= OnePulse =

Credit card issued by Barclaycard

OnePulse was the name given to a credit card that was issued by Barclaycard that combined the functionality of Transport for London's Oyster card with a Visa contactless-enabled credit card. Barclaycard OnePulse was launched in early September 2007. Barclaycard discontinued OnePulse in 2014 and moved cardholders to one of its other cards.

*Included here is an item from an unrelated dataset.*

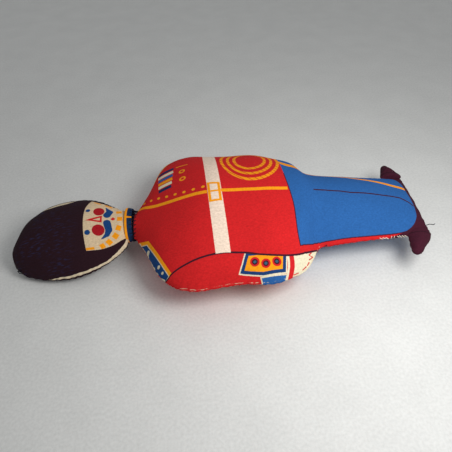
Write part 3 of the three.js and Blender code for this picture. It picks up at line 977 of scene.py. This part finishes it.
def through(places: np.ndarray, values: np.ndarray, at: np.ndarray) -> np.ndarray:
    """A smooth curve through values at places, with the mean slope of the two spans at each.

    Args:
        places: Rising places, one per row of values.
        values: A row of values for each place.
        at: The places to read.

    Returns:
        A row of values for each place read.
    """
    secants = np.diff(values, axis=0) / np.diff(places)[:, None]
    slopes = np.vstack([secants[:1], (secants[1:] + secants[:-1]) / 2, secants[-1:]])
    at = np.clip(at, places[0], places[-1])
    index = np.clip(np.searchsorted(places, at, side="right") - 1, 0, len(places) - 2)
    span = (places[index + 1] - places[index])[:, None]
    share = (at - places[index])[:, None] / span
    share2, share3 = share**2, share**3
    return (
        (2 * share3 - 3 * share2 + 1) * values[index]
        + (share3 - 2 * share2 + share) * span * slopes[index]
        + (3 * share2 - 2 * share3) * values[index + 1]
        + (share3 - share2) * span * slopes[index + 1]
    )


@dataclass
class StuffedForm:
    """A form of two equal panels, seamed in a plane and filled out to a lens between its edges.

    Its length runs along local X, its seam lies in the local plane z = 0, and each panel is a
    grid of rows along the form and columns across it.
    """

    stations: Sequence[Station]
    place: Matrix
    rows: int
    columns: int
    sag: Callable[[np.ndarray], np.ndarray] = lambda place: 0 * place
    fullness: float = 1.4
    crowding: float = 0.6

    def __post_init__(self) -> None:
        """Reads the stations and lays out both panels."""
        places = np.array([s.at for s in self.stations])
        sizes = np.array([[s.low, s.high, s.front, s.back, s.lens] for s in self.stations])
        share = np.linspace(0, 1, self.rows + 1)
        share = mix(share, (1 - np.cos(math.pi * share)) / 2, self.crowding)
        self.places = mix(places[0], places[-1], share)
        self.sizes = through(places, sizes, self.places)
        self.local = {side: self.panel(side) for side in Side}
        self.cut = {side: self.pattern(side) for side in Side}

    def panel(self, side: Side) -> np.ndarray:
        """The stuffed panel as a grid of points in the form's own frame.

        Args:
            side: Front or back panel.

        Returns:
            An array of rows, columns and x, y, z.
        """
        turn = np.linspace(0, math.pi, self.columns + 1)[None, :]
        low, high, front, back, lens = (self.sizes[:, k : k + 1] for k in range(5))
        across = mix(-low, high, (np.cos(turn) + 1) / 2)
        depth, power = (front, lens) if side is Side.FRONT else (back, self.fullness)
        rise = depth * np.abs(np.sin(turn)) ** power * side.value
        rise[-1, :] = 0
        along = np.broadcast_to(self.places[:, None], across.shape)
        return np.stack([along, across, rise - self.sag(along)], axis=-1)

    def pattern(self, side: Side) -> np.ndarray:
        """The cut of the cloth: where each grid point lay before it was sewn and stuffed.

        Args:
            side: Front or back panel.

        Returns:
            An array of rows, columns and the distance along, across and in from the seam.
        """
        grid = self.local[side]
        steps = np.linalg.norm(np.diff(grid, axis=1), axis=-1)
        arc = np.concatenate([np.zeros((len(grid), 1)), np.cumsum(steps, axis=1)], axis=1)
        middle = [np.interp(0, row[::-1, 1], run[::-1]) for row, run in zip(grid, arc)]
        across = np.array(middle)[:, None] - arc
        spine = self.local[Side.FRONT][:, self.columns // 2]
        runs = np.linalg.norm(np.diff(spine, axis=0), axis=-1)
        along = np.concatenate([[0], np.cumsum(runs)]) + self.places[0]
        along = np.broadcast_to(along[:, None], across.shape)
        inside = np.minimum(arc, arc[:, -1:] - arc)
        return np.stack([along, across, np.minimum(inside, along[-1:, :] - along)], axis=-1)

    def near_edge(self, side: Side, edge: int, at: float, inside: float) -> Vector:
        """The place on a panel that lies so far in from its seam.

        Args:
            side: Front or back panel.
            edge: 1 for the high edge, -1 for the low one.
            at: The place along the form, in millimetres.
            inside: The distance from the seam, in millimetres.

        Returns:
            The point in the row frame, in metres.
        """
        row = int(np.argmin(np.abs(self.places - at)))
        depths = self.cut[side][row, ::edge, 2][: self.columns // 2]
        column = int(np.argmin(np.abs(depths - inside)))
        return Vector(self.world(side)[row, ::edge][column])

    def world(self, side: Side) -> np.ndarray:
        """Places a panel, pressed flat where it meets the table.

        Args:
            side: Front or back panel.

        Returns:
            The panel's grid in the row frame, in metres.
        """
        points = placed(self.local[side], self.place)
        points[..., 2] = np.maximum(points[..., 2], 0)
        return points * MM


@dataclass(frozen=True)
class Cotton:
    """How the cloth behaves while it is stuffed, in the words of Blender's cloth settings."""

    quality: int = 6
    mass: float = 0.2
    tension_stiffness: float = 20
    compression_stiffness: float = 8
    shear_stiffness: float = 6
    bending_stiffness: float = 0.3
    air_damping: float = 4
    use_pressure: bool = True
    uniform_pressure_force: float = 4.0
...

In addition to the normal features of both a Visa credit card and the Oyster product, Barclaycard OnePulse included the ability to pay for low-value items under £10 using the Visa contactless system by waving the card over a reader in participating outlets. Purchases made using either the contactless or standard payment methods were charged to the Barclaycard credit card as opposed to being deducted from the Oyster Pre-Pay account. No PIN was necessary for contactless transactions, providing a similar customer experience to Oyster.

==Security==
The chip in the card contained risk management logic that prompted the cardholder to revert to a normal (contact) chip and PIN transaction from time to time for security. The standard consumer protections associated with credit cards also applied to contactless transactions, so the consumer was protected in the event of unauthorised use of their card. Shops that participated with the contactless payment scheme were:

- Eat
- Krispy Kreme
- YO! Sushi
- Coffee Republic
- Caffè Nero
- Subway
- Boots
- McDonald's

In addition, many traditional retailers (e.g. corner shop operators) also accepted the cashless element of OnePulse and other contactless payment methods through contactless payment terminals provided by Barclaycard merchant services.

As of September 2012, the card was no longer available to new customers. The official website redirected to a page for existing customers only.

In February 2014, Barclaycard announced that the OnePulse card would be withdrawn from use and all functionality would cease after 30 June 2014. Customers had their OnePulse card replaced with the Freedom Rewards credit card.